Natural disasters and extreme weather—why? By Manisha Melwani —Teacher, Writer and Speaker

2 min to read

A sudden tornado in Ottawa area last week, hurricane Florence in the US Carolinas, raging wild fires in California, super typhoon Manghut in the Philippines and China, tropical storm Lane in Hawaii, earthquakes in Mexico, Venezuela and Indonesia, massive flooding in Japan and south India, dangerous mudslides in British Columbia, and the list goes on….

Why are we experiencing these frightening natural calamities so frequently lately?

Of course, human activity and climate change have much to do with it. But what is the spiritual perspective? What spiritual laws are being violated that are causing these disasters as a natural consequence?

The spiritual writings of the Bhagavad Geeta, provide the answer*. . .

A Gift from the Creator

All aspects of nature are intimately connected and programmed to mutually support each other to sustain life on earth. For example, the sun evaporates water which forms clouds that bring rains. The sun and the rains support plant life on which the entire food chain depends. The sun shines, water flows, air moves and the planet supports all things and beings.

Unlike these elements whose functions are directed by nature, humans have a sophisticated intellect and free will to think and act independently. When the creator created us, he gifted us with the ability to voluntarily work in the same spirit of mutual service and cooperation, sacrificing our personal gain for the greater good of everyone.

The Bhagavad Gita explains that when we work together wholeheartedly, putting aside our individual desires and selfishness, cherishing nature and all life on earth, nature will cherish us back.

In other words, nature will become amiable, bountiful and assist our ability to create favourable outcomes by providing optimal conditions for our growth and progress. We will prosper and be able to achieve results way beyond what we think is possible.

The Bhagavad Gita continues by telling us that whoever takes only for himself and doesn’t give back to others goes against this law. He is considered a thief and incurs sin.

Greed and selfishness

We are abusing our intelligence and free-will by directing it to fulfil our egocentric desires. Even countries are looking out for their selfish interests without taking into consideration other nations and the environment.

Greed and selfishness are breaking the harmonious rhythm in nature. We are not meant to work only for ourselves. Being intelligent and social beings, we are programmed to work and share with others.

A narrow mindset will prevent sustainable progress and prosperity for all.

The conflicts, natural disasters and extreme weather conditions that we are experiencing are a result of this kind of mindset and behaviour.

Nature mirrors us

You may not be convinced about this and wonder how our greed, selfishness and conflicts can affect nature and the environment around us.

Vedanta, the spiritual science of life explains: As the mind, so the world.

The outer world is a reflection of our collective human consciousness.

Nature is simply a mirror that reflects our behaviour and thinking. It hasn’t gone suddenly mad, randomly on its own.

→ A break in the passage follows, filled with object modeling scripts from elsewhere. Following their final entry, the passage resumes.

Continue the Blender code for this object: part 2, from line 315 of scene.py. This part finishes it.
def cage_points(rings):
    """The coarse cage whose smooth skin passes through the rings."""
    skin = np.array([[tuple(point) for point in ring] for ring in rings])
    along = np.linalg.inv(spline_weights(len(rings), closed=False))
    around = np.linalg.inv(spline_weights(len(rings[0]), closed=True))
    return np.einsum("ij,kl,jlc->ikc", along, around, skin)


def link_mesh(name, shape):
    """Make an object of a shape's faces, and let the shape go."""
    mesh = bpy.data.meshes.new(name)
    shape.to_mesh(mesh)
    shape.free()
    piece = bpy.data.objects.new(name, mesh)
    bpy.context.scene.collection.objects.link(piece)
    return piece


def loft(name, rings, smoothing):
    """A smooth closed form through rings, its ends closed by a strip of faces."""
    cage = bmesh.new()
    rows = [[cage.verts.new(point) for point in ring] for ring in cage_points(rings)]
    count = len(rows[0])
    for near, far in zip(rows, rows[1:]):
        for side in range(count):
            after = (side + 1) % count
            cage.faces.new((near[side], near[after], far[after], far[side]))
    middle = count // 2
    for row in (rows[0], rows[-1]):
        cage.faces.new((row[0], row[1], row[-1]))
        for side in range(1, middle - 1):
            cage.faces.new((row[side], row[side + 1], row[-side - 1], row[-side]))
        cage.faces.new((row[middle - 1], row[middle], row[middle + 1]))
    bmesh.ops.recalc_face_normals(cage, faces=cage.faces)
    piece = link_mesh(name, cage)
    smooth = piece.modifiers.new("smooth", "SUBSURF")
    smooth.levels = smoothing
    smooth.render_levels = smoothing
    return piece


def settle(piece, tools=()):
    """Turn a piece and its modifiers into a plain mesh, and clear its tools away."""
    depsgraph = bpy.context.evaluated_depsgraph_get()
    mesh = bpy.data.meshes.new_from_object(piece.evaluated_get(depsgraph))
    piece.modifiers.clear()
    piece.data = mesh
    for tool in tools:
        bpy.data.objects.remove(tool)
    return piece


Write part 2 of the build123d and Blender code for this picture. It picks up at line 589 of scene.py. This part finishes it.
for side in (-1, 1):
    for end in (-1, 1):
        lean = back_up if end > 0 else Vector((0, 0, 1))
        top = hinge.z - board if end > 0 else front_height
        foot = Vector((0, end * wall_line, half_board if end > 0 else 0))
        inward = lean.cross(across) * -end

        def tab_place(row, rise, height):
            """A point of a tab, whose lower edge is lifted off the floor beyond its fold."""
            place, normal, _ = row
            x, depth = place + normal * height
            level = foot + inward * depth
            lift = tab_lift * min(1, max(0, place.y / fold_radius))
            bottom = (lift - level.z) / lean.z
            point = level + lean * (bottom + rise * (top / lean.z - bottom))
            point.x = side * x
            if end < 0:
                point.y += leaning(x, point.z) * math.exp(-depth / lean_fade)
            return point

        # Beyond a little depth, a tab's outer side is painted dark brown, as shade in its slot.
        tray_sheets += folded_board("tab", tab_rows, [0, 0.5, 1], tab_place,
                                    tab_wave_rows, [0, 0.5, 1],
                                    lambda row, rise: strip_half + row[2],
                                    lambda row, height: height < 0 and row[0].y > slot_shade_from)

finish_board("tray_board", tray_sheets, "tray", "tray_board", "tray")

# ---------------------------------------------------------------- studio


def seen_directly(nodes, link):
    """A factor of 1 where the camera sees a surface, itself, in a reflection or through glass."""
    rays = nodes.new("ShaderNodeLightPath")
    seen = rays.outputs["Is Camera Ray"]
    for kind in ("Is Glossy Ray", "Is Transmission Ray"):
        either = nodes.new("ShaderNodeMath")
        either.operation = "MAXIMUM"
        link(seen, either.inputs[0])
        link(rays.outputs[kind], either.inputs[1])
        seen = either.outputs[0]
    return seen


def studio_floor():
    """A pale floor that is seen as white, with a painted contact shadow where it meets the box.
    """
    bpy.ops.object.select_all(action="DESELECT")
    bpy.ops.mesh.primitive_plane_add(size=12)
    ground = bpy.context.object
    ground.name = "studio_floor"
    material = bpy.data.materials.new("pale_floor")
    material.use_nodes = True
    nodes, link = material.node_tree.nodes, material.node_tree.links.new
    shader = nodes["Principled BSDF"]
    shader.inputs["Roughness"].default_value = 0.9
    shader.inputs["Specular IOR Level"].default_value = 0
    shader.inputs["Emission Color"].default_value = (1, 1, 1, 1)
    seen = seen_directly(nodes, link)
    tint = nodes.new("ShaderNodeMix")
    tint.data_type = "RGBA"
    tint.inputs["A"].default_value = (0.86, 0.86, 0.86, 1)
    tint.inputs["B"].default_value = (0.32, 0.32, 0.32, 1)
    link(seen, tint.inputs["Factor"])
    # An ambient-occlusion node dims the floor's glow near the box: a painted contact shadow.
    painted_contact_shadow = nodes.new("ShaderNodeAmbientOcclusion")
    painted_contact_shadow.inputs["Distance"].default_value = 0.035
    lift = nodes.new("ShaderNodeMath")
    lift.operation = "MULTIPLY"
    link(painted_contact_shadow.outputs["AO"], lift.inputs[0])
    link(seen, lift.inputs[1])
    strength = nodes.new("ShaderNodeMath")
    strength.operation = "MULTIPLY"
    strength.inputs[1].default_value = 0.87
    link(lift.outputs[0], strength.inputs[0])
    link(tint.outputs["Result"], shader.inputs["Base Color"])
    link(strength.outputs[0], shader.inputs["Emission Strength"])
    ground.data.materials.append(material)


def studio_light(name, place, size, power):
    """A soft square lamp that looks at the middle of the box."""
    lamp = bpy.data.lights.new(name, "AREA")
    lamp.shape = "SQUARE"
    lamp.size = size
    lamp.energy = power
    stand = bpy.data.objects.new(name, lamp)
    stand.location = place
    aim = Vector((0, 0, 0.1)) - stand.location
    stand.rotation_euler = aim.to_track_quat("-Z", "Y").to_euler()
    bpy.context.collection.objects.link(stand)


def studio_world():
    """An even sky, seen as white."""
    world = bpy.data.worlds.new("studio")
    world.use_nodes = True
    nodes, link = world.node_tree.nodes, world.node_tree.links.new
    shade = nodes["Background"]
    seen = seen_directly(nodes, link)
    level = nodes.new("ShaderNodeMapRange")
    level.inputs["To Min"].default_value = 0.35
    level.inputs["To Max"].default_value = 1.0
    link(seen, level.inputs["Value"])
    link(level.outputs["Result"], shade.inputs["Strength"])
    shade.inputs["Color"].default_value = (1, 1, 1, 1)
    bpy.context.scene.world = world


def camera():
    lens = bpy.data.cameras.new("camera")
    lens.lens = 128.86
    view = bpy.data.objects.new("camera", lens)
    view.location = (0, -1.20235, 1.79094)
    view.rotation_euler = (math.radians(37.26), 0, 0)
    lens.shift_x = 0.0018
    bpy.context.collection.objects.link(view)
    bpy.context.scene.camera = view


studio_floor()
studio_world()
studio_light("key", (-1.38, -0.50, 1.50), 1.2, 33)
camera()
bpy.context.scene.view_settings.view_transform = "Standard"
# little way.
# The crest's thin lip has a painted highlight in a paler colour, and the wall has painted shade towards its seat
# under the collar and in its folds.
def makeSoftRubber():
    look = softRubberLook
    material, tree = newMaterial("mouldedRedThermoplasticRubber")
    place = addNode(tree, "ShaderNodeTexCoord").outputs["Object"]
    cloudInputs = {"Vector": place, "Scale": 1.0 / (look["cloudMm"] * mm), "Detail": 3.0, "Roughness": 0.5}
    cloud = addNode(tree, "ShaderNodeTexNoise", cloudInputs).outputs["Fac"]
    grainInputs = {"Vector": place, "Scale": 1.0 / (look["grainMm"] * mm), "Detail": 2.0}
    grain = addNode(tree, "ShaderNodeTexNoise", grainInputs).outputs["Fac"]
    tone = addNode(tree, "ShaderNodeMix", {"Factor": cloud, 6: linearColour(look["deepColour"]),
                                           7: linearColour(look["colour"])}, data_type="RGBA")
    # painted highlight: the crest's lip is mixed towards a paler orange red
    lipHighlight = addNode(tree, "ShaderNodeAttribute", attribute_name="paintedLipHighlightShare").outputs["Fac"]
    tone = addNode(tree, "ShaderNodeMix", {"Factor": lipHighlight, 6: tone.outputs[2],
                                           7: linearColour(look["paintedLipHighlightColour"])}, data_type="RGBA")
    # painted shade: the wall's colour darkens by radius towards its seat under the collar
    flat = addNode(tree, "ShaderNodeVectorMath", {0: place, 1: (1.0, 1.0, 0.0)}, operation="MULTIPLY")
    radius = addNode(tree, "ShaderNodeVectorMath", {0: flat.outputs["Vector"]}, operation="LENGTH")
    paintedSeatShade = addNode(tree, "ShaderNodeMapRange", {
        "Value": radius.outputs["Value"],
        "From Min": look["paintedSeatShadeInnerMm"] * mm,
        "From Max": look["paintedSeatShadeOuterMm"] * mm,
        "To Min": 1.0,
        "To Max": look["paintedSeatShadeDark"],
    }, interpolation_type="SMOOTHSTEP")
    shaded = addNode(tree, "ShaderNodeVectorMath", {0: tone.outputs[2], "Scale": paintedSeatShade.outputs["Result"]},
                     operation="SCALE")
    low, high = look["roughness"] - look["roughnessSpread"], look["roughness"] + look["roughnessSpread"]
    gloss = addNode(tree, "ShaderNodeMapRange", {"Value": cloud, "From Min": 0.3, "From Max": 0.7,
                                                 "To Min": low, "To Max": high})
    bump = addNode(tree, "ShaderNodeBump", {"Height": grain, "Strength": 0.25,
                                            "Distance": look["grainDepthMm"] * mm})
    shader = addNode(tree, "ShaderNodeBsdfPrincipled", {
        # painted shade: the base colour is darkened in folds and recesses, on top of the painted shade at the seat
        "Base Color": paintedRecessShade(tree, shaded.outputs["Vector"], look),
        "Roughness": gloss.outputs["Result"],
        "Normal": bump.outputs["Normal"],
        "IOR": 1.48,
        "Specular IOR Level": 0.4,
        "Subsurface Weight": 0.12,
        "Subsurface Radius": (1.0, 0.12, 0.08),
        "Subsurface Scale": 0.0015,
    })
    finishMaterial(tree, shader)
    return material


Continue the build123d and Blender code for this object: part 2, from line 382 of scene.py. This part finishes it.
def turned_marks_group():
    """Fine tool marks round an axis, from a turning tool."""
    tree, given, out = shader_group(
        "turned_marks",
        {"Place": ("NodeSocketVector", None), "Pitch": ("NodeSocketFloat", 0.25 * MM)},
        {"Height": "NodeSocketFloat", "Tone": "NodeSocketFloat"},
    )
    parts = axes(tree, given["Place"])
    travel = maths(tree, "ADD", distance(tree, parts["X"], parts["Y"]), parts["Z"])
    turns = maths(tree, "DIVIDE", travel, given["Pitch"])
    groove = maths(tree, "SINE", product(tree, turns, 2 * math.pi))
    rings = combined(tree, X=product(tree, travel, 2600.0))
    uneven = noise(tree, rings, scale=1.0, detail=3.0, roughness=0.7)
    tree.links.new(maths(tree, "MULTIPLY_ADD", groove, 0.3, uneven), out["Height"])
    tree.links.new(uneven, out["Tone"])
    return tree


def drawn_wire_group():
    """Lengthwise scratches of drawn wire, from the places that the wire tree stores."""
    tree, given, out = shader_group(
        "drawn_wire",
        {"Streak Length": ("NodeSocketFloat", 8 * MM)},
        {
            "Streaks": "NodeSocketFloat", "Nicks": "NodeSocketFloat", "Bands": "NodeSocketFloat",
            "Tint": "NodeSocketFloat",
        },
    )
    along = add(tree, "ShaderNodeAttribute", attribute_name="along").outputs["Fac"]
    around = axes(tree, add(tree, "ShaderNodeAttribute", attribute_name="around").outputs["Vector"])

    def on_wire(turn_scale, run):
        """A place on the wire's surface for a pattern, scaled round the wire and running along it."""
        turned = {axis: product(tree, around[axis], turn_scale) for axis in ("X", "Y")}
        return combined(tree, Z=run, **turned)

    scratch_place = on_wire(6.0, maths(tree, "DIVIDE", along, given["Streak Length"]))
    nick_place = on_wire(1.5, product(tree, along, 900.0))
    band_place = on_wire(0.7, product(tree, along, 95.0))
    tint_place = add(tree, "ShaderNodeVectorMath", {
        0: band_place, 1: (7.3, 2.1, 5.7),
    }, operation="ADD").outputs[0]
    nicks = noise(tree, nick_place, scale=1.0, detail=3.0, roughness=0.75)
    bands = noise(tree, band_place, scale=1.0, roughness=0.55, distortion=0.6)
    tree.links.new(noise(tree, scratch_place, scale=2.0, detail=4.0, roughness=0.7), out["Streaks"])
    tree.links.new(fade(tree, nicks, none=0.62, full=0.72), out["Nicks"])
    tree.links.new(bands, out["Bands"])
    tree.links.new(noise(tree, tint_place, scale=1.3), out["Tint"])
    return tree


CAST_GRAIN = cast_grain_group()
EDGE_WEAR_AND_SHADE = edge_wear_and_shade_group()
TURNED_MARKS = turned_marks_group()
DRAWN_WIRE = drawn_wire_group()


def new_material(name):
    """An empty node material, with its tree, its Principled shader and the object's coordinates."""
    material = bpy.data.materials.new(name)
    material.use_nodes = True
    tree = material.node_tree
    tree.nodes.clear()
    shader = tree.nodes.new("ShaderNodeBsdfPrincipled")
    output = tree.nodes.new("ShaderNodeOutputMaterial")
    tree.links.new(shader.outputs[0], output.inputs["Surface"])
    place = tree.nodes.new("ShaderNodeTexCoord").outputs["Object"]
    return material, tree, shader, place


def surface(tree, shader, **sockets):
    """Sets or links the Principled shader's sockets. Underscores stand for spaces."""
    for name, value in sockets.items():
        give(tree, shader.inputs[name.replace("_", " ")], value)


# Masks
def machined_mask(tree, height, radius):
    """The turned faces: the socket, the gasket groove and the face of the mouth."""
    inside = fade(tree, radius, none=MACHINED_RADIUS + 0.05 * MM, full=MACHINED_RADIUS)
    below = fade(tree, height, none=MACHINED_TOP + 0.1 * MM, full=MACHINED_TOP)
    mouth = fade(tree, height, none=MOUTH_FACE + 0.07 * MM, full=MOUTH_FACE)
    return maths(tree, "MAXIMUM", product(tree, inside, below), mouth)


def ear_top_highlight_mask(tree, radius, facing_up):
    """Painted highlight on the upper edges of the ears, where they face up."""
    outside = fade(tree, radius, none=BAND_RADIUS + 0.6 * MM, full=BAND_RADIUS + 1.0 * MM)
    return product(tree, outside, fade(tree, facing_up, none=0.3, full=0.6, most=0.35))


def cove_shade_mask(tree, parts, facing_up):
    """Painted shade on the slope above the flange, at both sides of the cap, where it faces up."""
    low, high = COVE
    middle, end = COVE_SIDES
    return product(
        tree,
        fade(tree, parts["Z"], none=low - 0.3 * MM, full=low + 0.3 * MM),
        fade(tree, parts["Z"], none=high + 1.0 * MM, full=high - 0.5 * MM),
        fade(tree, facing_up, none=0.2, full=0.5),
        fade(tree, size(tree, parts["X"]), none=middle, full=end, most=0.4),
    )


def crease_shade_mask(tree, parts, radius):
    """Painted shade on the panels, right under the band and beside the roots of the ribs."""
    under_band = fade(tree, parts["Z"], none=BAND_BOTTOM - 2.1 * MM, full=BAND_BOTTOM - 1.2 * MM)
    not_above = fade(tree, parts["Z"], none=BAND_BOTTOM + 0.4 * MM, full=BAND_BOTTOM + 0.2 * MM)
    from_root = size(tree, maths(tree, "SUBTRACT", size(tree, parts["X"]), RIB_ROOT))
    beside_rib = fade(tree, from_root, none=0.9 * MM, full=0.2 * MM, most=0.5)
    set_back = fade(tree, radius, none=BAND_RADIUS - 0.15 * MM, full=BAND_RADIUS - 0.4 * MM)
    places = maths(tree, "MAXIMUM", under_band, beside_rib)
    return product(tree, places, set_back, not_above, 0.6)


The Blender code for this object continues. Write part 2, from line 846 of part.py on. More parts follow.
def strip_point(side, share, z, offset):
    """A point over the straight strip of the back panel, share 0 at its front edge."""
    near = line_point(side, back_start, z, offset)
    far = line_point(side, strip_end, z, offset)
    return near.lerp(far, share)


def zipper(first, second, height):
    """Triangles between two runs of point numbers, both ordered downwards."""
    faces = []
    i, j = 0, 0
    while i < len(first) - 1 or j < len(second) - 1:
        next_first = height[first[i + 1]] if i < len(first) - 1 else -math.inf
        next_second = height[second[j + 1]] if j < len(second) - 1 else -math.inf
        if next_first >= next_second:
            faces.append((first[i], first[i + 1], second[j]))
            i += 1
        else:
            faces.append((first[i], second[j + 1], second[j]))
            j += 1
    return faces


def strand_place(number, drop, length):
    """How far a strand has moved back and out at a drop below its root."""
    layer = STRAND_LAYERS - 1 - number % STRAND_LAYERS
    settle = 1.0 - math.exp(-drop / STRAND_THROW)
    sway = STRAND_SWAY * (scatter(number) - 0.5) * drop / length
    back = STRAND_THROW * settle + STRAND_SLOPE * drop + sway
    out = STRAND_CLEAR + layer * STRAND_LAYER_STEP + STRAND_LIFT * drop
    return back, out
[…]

It’s easy to see how our inner world affects the outer world even at the individual level. For instance, if someone is holding anger, stress and worries, it’s unlikely that she will be living a quiet, peaceful life. She may have frequent flare-ups, be more prone to making mistakes and having accidents, and have volatile relationships.

The remedy

We have the capacity to think creatively, organise ourselves and come together to work selflessly for a common goal that will benefit us all. If we use this gift wisely, we can create the perfect world that we desire.

What we do at the individual level may be small, but the results of such a cooperative endeavour on the larger environment are cumulative and significant.

Each one of us can start expanding our circle of concern to include others. Small ripples of kindness, compassion, sharing and giving will grow into large waves of changes affecting our homes, workplaces, communities, nations and eventually the world.

Nature will then stop expressing its destructive aspects. It will echo our selfless attitude, support our endeavours and provide us with abundance that can be shared and enjoyed by all of us.

*Bhagavad Gita, Chapter 3 verses 9 – 16. The material for this post is based on Swami Chinmayananda discourses on these verses.